The meat of the picture is the special effects riffs made possible by protagonists for whom scale has become arbitrary. This is a $160 million movie that is not afraid to just drive a little remote controlled car down the street and film it. A flatbed truck gets used as a skateboard, there’s a completely appropriate Hot Wheels tie-in, and it wouldn’t be a movie about shrinking without a giant salt shaker. As the film goes on, the goofy practical effects give way to the Steve Ditko-inspired, psychedelic vistas of the Quantum Realm.

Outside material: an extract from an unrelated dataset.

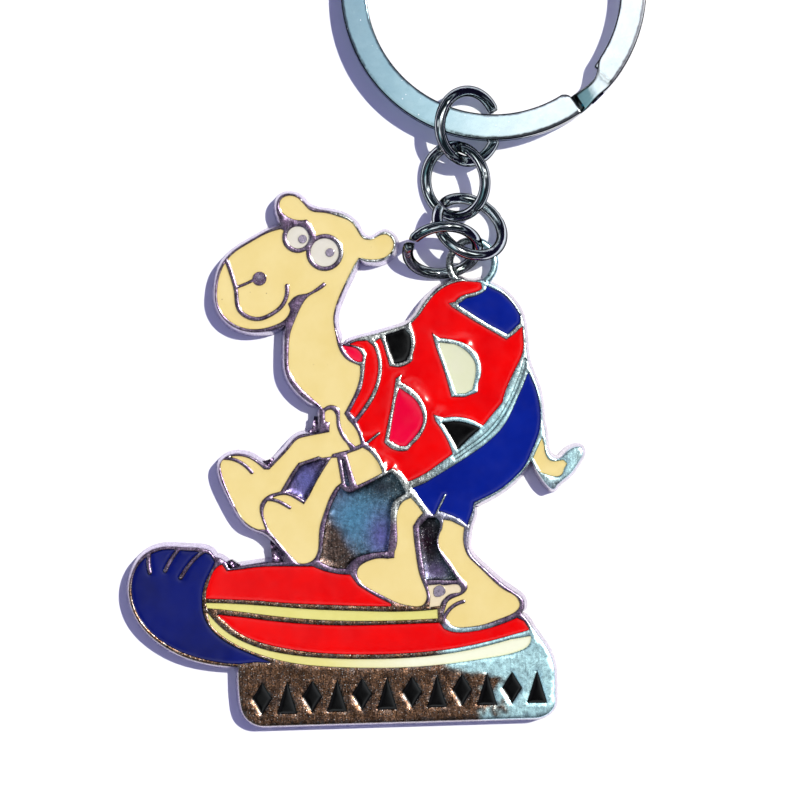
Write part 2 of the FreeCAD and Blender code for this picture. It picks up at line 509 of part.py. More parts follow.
def inlay_shapes(bottom, top):
    """Every enamel cell between two heights, by name."""
    head = prism(HEAD, bottom, top).cut([
        disc(LEFT_EYE, LEFT_EYE_RIM, bottom, top),
        disc(RIGHT_EYE, RIGHT_EYE_RIM, bottom, top),
        disc(NOSTRIL, NOSTRIL_RADIUS, bottom, top),
        stroke(MOUTH, MOUTH_LINE_WIDTH, bottom, top),
        stroke(NOSE_LINE, NOSE_LINE_WIDTH, bottom, top),
    ])
    left_pupil = disc(LEFT_PUPIL, PUPIL_RADIUS, bottom, top)
    right_pupil = disc(RIGHT_PUPIL, PUPIL_RADIUS, bottom, top)
    far_foreleg = prism(FAR_FORELEG, bottom, top).cut(stroke(FAR_HOOF_LINE, HOOF_LINE_WIDTH, bottom, top))
    near_hoof_line = stroke(NEAR_HOOF_LINE, HOOF_LINE_WIDTH, bottom, top)
    near_foreleg = prism(NEAR_FORELEG, bottom, top).cut(near_hoof_line)
    near_hind = prism(NEAR_HIND_LEG, bottom, top).cut(stroke(TOE_LINE, TOE_LINE_WIDTH, bottom, top))
    shorts = prism(SHORTS, bottom, top).cut(stroke(SHORTS_NOTCH, NOTCH_LINE_WIDTH, bottom, top))
    jersey = prism(JERSEY, bottom, top).cut([
        prism(JERSEY_LIGHT_HOLE, bottom, top),
        prism(JERSEY_DARK_HOLE, bottom, top),
        stroke(STICK, STICK_WIDTH, bottom, top),
    ])
    grip_lines = [stroke(line, GRIP_LINE_WIDTH, bottom, top) for line in GRIP_LINES]
    nose = prism(BOARD_NOSE, bottom, top).cut(grip_lines)
    return {
        "head_enamel": head,
        "left_eye_enamel": disc(LEFT_EYE, LEFT_EYE_RADIUS, bottom, top).cut(left_pupil),
        "right_eye_enamel": disc(RIGHT_EYE, RIGHT_EYE_RADIUS, bottom, top).cut(right_pupil),
        "far_foreleg_enamel": far_foreleg,
        "near_foreleg_enamel": near_foreleg,
        "thigh_enamel": prism(THIGH, bottom, top),
        "far_hind_leg_enamel": prism(FAR_HIND_LEG, bottom, top),
        "near_hind_leg_enamel": near_hind,
        "heel_enamel": prism(HEEL, bottom, top).cut(prism(HEEL_SPOT, bottom, top)),
        "tail_enamel": prism(TAIL, bottom, top),
        "shorts_enamel": shorts,
        "jersey_enamel": jersey,
        "light_patch_enamel": prism(LIGHT_PATCH, bottom, top),
        "dark_patch_enamel": prism(DARK_PATCH, bottom, top),
        "shoulder_patch_enamel": prism(SHOULDER_PATCH, bottom, top),
        "flank_patch_enamel": prism(FLANK_PATCH, bottom, top),
        "hump_patch_enamel": prism(HUMP_PATCH, bottom, top),
        "collar_enamel": prism(COLLAR, bottom, top),
        "collar_lining_enamel": prism(COLLAR_LINING, bottom, top),
        "board_nose_enamel": nose,
        "board_top_enamel": prism(BOARD_TOP, bottom, top),
        "board_stripe_enamel": prism(BOARD_STRIPE, bottom, top),
        "board_lower_enamel": prism(BOARD_LOWER, bottom, top),
        "board_edge_enamel": prism(BOARD_EDGE, bottom, top),
    }


def frieze_mark(number, bottom, top):
    """One mark of the frieze: diamonds and chevron-like triangles by turns."""
    share = number / (FRIEZE_COUNT - 1)
    x = FRIEZE_START[0] + (FRIEZE_END[0] - FRIEZE_START[0]) * share
    y = FRIEZE_START[1] + (FRIEZE_END[1] - FRIEZE_START[1]) * share
    half_width = FRIEZE_WIDTH / 2
    half_height = FRIEZE_HEIGHT / 2
    if number % 2 == 0:
        corners = [(x - half_width, y), (x, y - half_height), (x + half_width, y), (x, y + half_height)]
    else:
        foot = y - half_height
        corners = [(x - half_width, foot), (x + half_width, foot), (x, y + half_height)]
    return prism([[corner] for corner in corners], bottom, top)


def frieze(bottom, top):
    return Part.makeCompound([frieze_mark(i, bottom, top) for i in range(FRIEZE_COUNT)])


def pendant():
    """The casting with every pocket cut, and the enamel and infill that lie in the pockets."""
    floor = PLATE_THICK - POCKET_DEPTH
    enamel_top = PLATE_THICK - ENAMEL_SINK
    above = PLATE_THICK + CUT_CLEAR
    pockets = list(inlay_shapes(floor, above).values())
    for window in (KNEE_WINDOW, SLOT_WINDOW, BELLY_WINDOW, HIND_WINDOW):
        pockets.append(prism(window, PLATE_THICK - WINDOW_DEPTH, above))
    pockets.append(stroke(SADDLE_GROOVE, GROOVE_WIDTH, PLATE_THICK - GROOVE_DEPTH, above))
    frieze_floor = PLATE_THICK - FRIEZE_DEPTH
    pockets += frieze(frieze_floor, above).Solids
    shapes = {"pendant_casting": casting_blank().cut(pockets)}
    shapes.update(inlay_shapes(floor, enamel_top))
    shapes["plate_infill"] = frieze(frieze_floor, enamel_top)
    return shapes


def jump_ring(centre, normal, cut_towards):
    """Round wire bent to a ring, with the cut that it was closed at."""
    middle = Vector(*centre)
    axis = Vector(*normal).normalize()
    out = Vector(*cut_towards)
    out = (out - axis * out.dot(axis)).normalize()
    start = FreeCAD.Rotation(axis, RING_GAP / 2).multVec(out)
    tangent = axis.cross(start)
    section = Part.Face(Part.Wire(Part.makeCircle(WIRE_RADIUS, middle + start * RING_RADIUS, tangent)))
    return section.revolve(middle, axis, 360 - RING_GAP)


def band_section(angle, bottom):
    """Section of the split ring's flat wire at an angle about the ring's own axis."""
    inner = SPLIT_OUTER_RADIUS - SPLIT_BAND
    corners = []
    for radius, height in ((inner, 0), (SPLIT_OUTER_RADIUS, 0), (SPLIT_OUTER_RADIUS, SPLIT_LAYER),
                           (inner, SPLIT_LAYER)):
        turn = math.radians(angle)
        corners.append(Vector(radius * math.cos(turn), radius * math.sin(turn), bottom + height))
    return Part.makePolygon(corners + corners[:1])


def split_ring():
    """Two turns of flat wire with one step between them, tilted on its far edge."""
    upper = SPLIT_SLIT / 2
    lower = -SPLIT_SLIT / 2 - SPLIT_LAYER
    axis = Vector(0, 0, 1)
    arc = 360 - STEP_ANGLE
    step_start = TIP_ANGLE + STEP_ANGLE
    upper_turn = Part.Face(band_section(step_start, upper)).revolve(Vector(), axis, arc)
    lower_start = band_section(step_start + SEAM_GAP, lower)
    lower_turn = Part.Face(lower_start).revolve(Vector(), axis, arc - SEAM_GAP)
    sections = []
    for i in range(STEP_SECTIONS + 1):
        share = i / STEP_SECTIONS
        ease = (1 - math.cos(math.pi * share)) / 2
        sections.append(band_section(step_start - STEP_ANGLE * share, upper + (lower - upper) * ease))
    step = Part.makeLoft(sections, True, True)
    ring = upper_turn.fuse([lower_turn, step])
    ring.rotate(Vector(), Vector(1, 0, 0), -SPLIT_TILT)
    lowest = SPLIT_OUTER_RADIUS * math.sin(math.radians(SPLIT_TILT)) + SPLIT_LAYER + SPLIT_SLIT / 2
    ring.translate(Vector(SPLIT_CENTRE[0], SPLIT_CENTRE[1], lowest + SPLIT_CLEAR))
    return ring


def keychain():
    shapes = pendant()
    shapes["split_ring"] = split_ring()
    for name, (centre, normal, cut_towards) in JUMP_RINGS.items():
        shapes[name] = jump_ring(centre, normal, cut_towards)
    box = Part.makeCompound(list(shapes.values())).optimalBoundingBox(True, False)
    shift = Vector(-box.Center.x, -box.Center.y, 0)
    print("shift", shift, "size", box.XLength, box.YLength, box.ZMax, "low", box.ZMin)
    for shape in shapes.values():
        shape.translate(shift)
    return shapes


def main():
    os.makedirs("parts", exist_ok=True)
    for name, shape in keychain().items():
        shape.exportStep("parts/" + name + ".step")
        print(name, len(shape.Solids), round(shape.Volume, 2), shape.isValid())


main()
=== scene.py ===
"""Looks of an enamelled souvenir keychain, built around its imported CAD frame.

Lengths inside the helpers are millimetres in the row frame. Meshes are written in metres.
"""

import math

import bpy
import numpy as np
from mathutils import Matrix, Vector, noise
from mathutils.geometry import delaunay_2d_cdt
from mathutils.kdtree import KDTree

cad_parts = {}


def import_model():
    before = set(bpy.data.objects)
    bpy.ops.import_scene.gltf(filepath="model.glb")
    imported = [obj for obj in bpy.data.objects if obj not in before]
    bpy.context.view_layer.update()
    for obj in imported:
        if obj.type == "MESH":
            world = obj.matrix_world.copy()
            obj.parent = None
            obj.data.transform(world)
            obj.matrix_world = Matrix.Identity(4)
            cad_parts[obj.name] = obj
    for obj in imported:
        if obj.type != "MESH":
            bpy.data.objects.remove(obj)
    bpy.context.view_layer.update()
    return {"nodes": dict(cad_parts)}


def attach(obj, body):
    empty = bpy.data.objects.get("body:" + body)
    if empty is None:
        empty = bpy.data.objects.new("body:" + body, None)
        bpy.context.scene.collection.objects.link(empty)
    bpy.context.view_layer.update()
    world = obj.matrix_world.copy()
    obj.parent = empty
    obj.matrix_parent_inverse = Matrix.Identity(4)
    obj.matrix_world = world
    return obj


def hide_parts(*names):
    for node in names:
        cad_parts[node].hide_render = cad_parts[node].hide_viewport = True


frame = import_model()

MM = 0.001
SHIFT = (8.503809, 1.916378)      # from the hanging loop's hole to the row frame's origin

PLATE_THICK = 3.0
ENAMEL_TOP = 2.92                 # the CAD enamel's face, where its outline is read
POCKET_FLOOR = 2.5
EYE_HOLE = 1.85                   # radius of the hanging loop's hole
EYE_HALF_WIDTH = 0.375            # half the width and height of the hanging loop's own section
EYE_HALF_HEIGHT = 0.525
EYE_MIDDLE = 1.825                # height of that section's middle
EDGE_ROUND = 0.085                # rounding of the ridges, inwards from their edges
EDGE_DROP = 0.10                  # and downwards
SMALL_ROUND = 0.45                # share of that rounding on the small discs
WEAR_AND_SHEEN_MIDDLE = 0.55                # where across the rounding the pale wear and painted highlight are strongest
SIDE_LEAN = 0.4                   # room that the leaning outer sides ask for


# ---------------------------------------------------------------- geometry helpers

def seeded(seed):
    return np.random.default_rng(seed)


def fractal(x, y, scale, seed, octaves=3):
    """Smooth noise about zero at a point given in mm, with features of the size of scale."""
    at = Vector((x / scale + seed * 17.3, y / scale - seed * 5.1, seed * 3.7))
    return noise.fractal(at, 0.6, 2.0, octaves)


def face_loops(node, height):
    """Outlines, in mm, of a CAD node's level faces at one height, with the face on their left."""
    mesh = node.data
    points = [v.co / MM for v in mesh.vertices]
    keys = [(round(p.x, 3), round(p.y, 3)) for p in points]
    edges = set()
    for poly in mesh.polygons:
        corners = list(poly.vertices)
        if all(abs(points[i].z - height) < 0.004 for i in corners) and poly.normal.z > 0.9:
            for a, b in zip(corners, corners[1:] + corners[:1]):
                edges.add((keys[a], keys[b]))
    after = {}
    for a, b in sorted(edges):
        if (b, a) not in edges and a != b:
            after.setdefault(a, []).append(b)
    loops = []
    while after:
        start = min(after)
        loop = [start]
        here = start
        while True:
            nexts = after[here]
            step = nexts.pop(0)
            if not nexts:
                del after[here]
            here = step
            if here == start or here not in after:
                break
            loop.append(here)
        if len(loop) > 2:
            loops.append(np.array(loop))
    return loops


def resample(loop, step, corner_deg=24.0):
    """The closed outline with even points between its corners, which stay sharp."""
    keep = []
    count = len(loop)
    for i in range(count):
        before = loop[i] - loop[i - 1]
        after = loop[(i + 1) % count] - loop[i]
        turn = abs(math.degrees(math.atan2(before[0] * after[1] - before[1] * after[0], before @ after)))
        if turn > corner_deg:
            keep.append(i)
    if not keep:
        keep = [0]
    result = []
    for n, i in enumerate(keep):
        j = keep[(n + 1) % len(keep)]
        span = (j - i) % count or count
        run = np.array([loop[(i + k) % count] for k in range(span + 1)])
        lengths = np.hypot(*np.diff(run, axis=0).T)
        along = np.concatenate([[0], np.cumsum(lengths)])
        pieces = max(1, int(round(along[-1] / step)))
        at = np.linspace(0, along[-1], pieces + 1)[:-1]
        result.append(np.column_stack([np.interp(at, along, run[:, 0]), np.interp(at, along, run[:, 1])]))
    return np.concatenate(result)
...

Reed’s playful sense and light touch manages to avoid superhero fatigue for the most part. The biggest crossover element to connect the story to the larger universe ends up providing gags, as Scott Lang is under house arrest after botching his part of Captain America: Civil War, and he must gaslight his FBI handler Jimmy Woo (Randall Park). Even though he’s top billed, Ant-Man gets overshadowed, but the rest of the cast makes up for him, especially given the pleasantly surprising amount of screen time Michael Douglas receives. With Rudd a void at the center, a game Lilly leads the rest of the cast in saving the picture, and the day. Marvel’s as big as ever. It’s the Ant-Man who got small.